Además del agravio evidente a los directamente afectados de estos lamentables hechos, la desvergüenza del gobierno federal es, en ese caso como en otros, tan inadmisible como peligrosa. Tal confusión y laberinto de declaraciones y de hechos ocurre en el contexto de una disolución de las fronteras que delimitan nítidamente los criterios del bien y del mal. El espacio público es, o era, el contexto natural en el que esa delimitación cobraba fuerza. Cuando esos criterios de bien y de mal son mezclados y desfigurados ante el colectivo, y aceptados sin crítica por éste, nos acercamos peligrosamente a un estado totalitario.

En otros territorios también tenemos ejemplos de cómo el poder federal es capaz de transfigurar el mismo sentido de la corrección política, jurídica y hasta moral del mundo civilizado en el que presumiblemente nos movemos. El llamado «michoacanazo», apoyado mediáticamente con parcialidad interesada en juegos electorales venideros, es otro ultraje a la moral pública cuya definición consiste, según la filósofa política más importante del siglo XX, Hannah Arendt, en lo que nos es común y dignifica la condición de ciudadanía.

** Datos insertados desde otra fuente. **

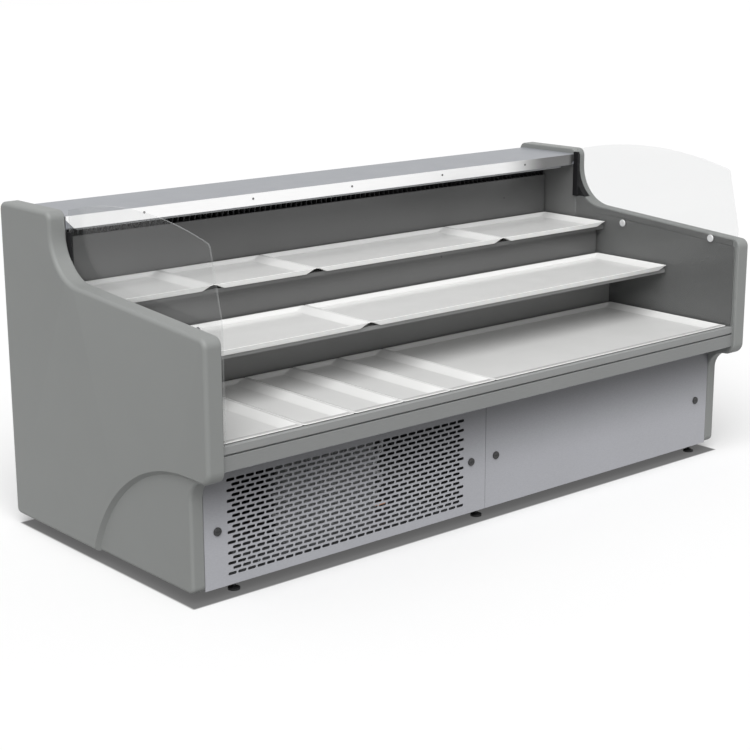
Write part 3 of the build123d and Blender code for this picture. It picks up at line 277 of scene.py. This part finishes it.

En este caso, después de la pifia de haber incriminado a funcionarios públicos de los otros dos niveles de Gobierno sin haber podido demostrarles involucramiento alguno en hechos delictivos, Calderón se niega a reconocer mediante una disculpa pública los errores cometidos; sea por deshonestidad en un intento de denigrar al de por sí desacreditado gobierno perredista y a los municipales priístas, o por ineficiencia de quienes no fueron capaces de integrar procedimientos adecuados en los procesos de investigación de los delitos.

En su develación de la imposibilidad de establecer criterios absolutos a la actuación humana, la posmodernidad ha designado un probable destino trágico a los tiempos actuales, del que da cuenta la suma de vicisitudes sociales de las que la mayoría aun somos testigos inactivos. Pero también establece una promesa de recomposición alegre del presente, en la medida en que la sociedad fuera capaz de agenciarse la posibilidad de libertad que el espacio público permite.

Al ser el espacio público el único espacio de visibilidad; encuentro visible de las diferencias; se posibilita establecer en él, mediante la elucidación racional y libre de los actores sociales, los criterios de corrección e incorrección que la colectividad, con su asentimiento o con su rechazo; con su pasividad y con su acción; respaldan y promueven.

Los claros ejemplos de ese aparente destino trágico que el calderonato nos impone nos impelen, más que a permanecer pasivos ante los desastrosos hechos de su desgobierno, a convertir el espacio público en un ejercicio activo, crítico y creativo, de ciudadanía.

Estos son los recursos que tenemos frente al confuso panorama de asesinatos impunes y declaraciones oficiales tan irracionales y vulgares que hacen pensar a la ciudadanía de Juárez, de Michoacán y de muchos otros estados del país, que los encargados de proteger a la sociedad son los mismos que cubren y dirigen a los autores criminales de este caótico presente.

*Académica y ex directora del Instituto Michoacano de la Mujer (IMM).